Goal of the exercise
Each line that holds the word "this" counts once; report how many lines do so and nothing else.

Items from a data source:
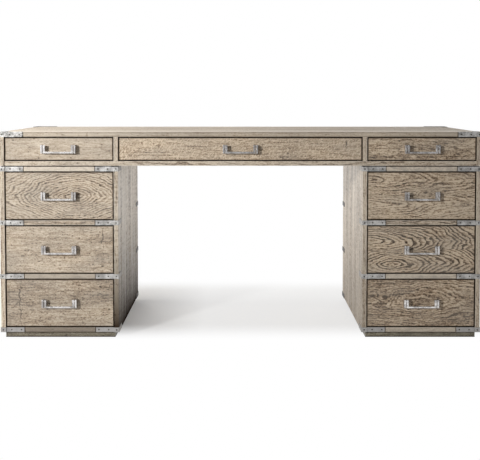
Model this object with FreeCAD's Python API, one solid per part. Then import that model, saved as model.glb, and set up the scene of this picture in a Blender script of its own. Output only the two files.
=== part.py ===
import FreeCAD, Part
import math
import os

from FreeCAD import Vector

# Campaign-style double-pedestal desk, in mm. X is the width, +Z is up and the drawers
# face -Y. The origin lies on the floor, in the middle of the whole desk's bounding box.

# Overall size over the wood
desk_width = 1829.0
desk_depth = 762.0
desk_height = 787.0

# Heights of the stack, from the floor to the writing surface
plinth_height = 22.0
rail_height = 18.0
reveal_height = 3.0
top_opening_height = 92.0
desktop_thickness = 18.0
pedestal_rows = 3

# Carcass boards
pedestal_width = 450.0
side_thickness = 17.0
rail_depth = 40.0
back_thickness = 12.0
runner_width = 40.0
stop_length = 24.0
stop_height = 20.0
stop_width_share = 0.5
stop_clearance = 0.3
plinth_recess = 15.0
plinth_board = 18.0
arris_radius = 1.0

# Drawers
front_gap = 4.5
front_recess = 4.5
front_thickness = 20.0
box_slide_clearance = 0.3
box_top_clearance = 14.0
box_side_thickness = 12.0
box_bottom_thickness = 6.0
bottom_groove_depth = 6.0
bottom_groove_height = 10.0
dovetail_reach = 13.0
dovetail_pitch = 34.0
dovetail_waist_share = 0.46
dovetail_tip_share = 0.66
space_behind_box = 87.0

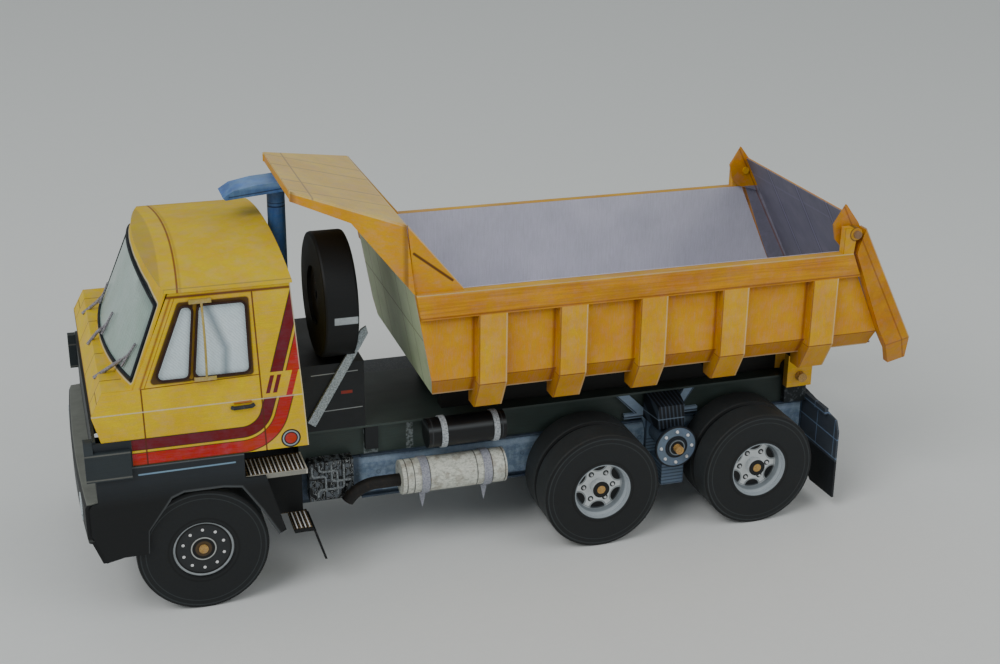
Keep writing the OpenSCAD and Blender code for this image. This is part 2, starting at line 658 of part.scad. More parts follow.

Output below
2